Copy the first line of the material below and every later line through the line containing "# The origin", without any other output.

### Data

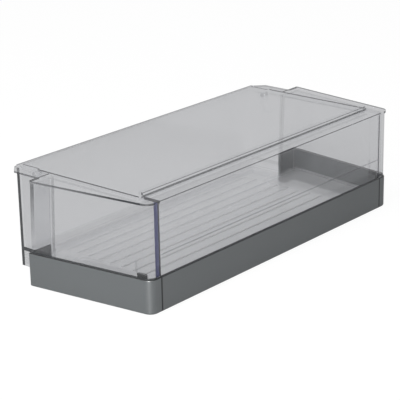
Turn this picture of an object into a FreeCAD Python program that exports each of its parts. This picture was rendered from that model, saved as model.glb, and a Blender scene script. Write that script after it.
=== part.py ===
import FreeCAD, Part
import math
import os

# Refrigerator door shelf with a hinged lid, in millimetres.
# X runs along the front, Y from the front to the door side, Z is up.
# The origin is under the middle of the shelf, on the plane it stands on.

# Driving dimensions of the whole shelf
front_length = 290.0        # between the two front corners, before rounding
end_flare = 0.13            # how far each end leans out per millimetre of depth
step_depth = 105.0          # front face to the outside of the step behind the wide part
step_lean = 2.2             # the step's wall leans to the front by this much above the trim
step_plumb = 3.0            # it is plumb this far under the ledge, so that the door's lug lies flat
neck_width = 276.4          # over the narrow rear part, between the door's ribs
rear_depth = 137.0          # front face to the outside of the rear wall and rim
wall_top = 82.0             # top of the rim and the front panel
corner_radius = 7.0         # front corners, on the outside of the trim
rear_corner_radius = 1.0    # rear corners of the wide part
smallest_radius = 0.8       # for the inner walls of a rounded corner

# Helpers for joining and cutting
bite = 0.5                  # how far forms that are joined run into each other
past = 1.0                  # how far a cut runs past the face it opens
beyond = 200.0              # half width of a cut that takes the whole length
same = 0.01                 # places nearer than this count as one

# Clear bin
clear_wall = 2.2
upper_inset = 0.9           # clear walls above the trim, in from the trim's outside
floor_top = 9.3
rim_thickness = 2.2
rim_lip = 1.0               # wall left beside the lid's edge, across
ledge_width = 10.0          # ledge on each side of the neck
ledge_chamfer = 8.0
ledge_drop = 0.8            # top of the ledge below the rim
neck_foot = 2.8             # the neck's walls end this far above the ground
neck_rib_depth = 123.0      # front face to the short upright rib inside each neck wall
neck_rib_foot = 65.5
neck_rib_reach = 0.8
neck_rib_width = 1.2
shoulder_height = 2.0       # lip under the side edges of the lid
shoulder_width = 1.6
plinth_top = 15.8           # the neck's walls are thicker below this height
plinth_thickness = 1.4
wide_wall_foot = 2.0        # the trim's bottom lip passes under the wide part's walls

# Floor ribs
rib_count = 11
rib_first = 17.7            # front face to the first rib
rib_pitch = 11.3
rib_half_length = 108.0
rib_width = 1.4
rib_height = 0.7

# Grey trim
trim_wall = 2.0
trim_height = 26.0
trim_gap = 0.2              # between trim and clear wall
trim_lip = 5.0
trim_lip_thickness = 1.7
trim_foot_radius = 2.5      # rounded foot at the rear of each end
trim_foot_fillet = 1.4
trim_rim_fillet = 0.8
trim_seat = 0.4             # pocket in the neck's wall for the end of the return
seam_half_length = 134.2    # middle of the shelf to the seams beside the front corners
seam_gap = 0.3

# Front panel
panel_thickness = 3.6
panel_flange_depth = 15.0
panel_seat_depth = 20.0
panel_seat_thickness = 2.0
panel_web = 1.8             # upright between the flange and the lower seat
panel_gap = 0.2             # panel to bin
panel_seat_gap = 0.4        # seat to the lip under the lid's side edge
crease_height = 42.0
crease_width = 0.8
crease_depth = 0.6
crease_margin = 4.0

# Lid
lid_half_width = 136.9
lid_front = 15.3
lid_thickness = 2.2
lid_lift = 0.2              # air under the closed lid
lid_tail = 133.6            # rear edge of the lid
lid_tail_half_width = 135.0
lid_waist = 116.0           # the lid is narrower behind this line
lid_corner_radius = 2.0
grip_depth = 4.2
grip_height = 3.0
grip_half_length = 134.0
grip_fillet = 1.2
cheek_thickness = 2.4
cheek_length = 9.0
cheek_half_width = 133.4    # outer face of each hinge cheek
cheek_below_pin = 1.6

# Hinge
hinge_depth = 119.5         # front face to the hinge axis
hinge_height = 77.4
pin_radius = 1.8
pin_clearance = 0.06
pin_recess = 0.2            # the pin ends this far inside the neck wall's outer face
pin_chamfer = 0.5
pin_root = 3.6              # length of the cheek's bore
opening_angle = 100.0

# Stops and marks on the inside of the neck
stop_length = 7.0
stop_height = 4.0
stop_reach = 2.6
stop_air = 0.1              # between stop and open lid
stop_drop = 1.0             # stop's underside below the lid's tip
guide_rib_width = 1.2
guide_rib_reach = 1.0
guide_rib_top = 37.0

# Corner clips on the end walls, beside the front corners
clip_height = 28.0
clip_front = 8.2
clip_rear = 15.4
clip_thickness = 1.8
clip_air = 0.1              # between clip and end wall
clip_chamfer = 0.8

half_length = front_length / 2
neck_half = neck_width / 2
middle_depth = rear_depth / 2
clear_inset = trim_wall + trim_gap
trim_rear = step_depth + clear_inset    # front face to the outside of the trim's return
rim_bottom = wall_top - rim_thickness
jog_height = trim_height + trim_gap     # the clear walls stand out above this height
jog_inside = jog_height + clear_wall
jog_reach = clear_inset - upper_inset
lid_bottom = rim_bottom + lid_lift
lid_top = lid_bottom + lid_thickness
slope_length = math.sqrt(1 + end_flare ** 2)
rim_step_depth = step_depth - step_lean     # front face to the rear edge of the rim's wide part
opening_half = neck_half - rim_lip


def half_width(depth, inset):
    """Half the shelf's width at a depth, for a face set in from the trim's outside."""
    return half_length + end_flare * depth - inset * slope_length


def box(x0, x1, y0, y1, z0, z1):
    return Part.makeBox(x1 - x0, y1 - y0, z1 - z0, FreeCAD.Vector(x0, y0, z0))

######

Solution below:
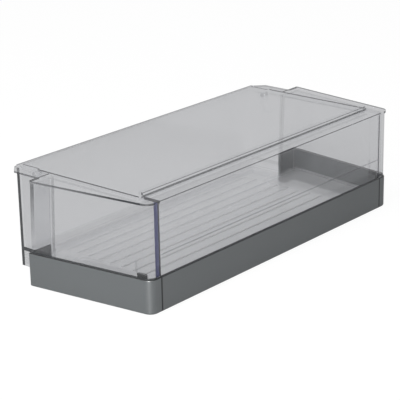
Turn this picture of an object into a FreeCAD Python program that exports each of its parts. This picture was rendered from that model, saved as model.glb, and a Blender scene script. Write that script after it.
=== part.py ===
import FreeCAD, Part
import math
import os

# Refrigerator door shelf with a hinged lid, in millimetres.
# X runs along the front, Y from the front to the door side, Z is up.
# The origin is under the middle of the shelf, on the plane it stands on.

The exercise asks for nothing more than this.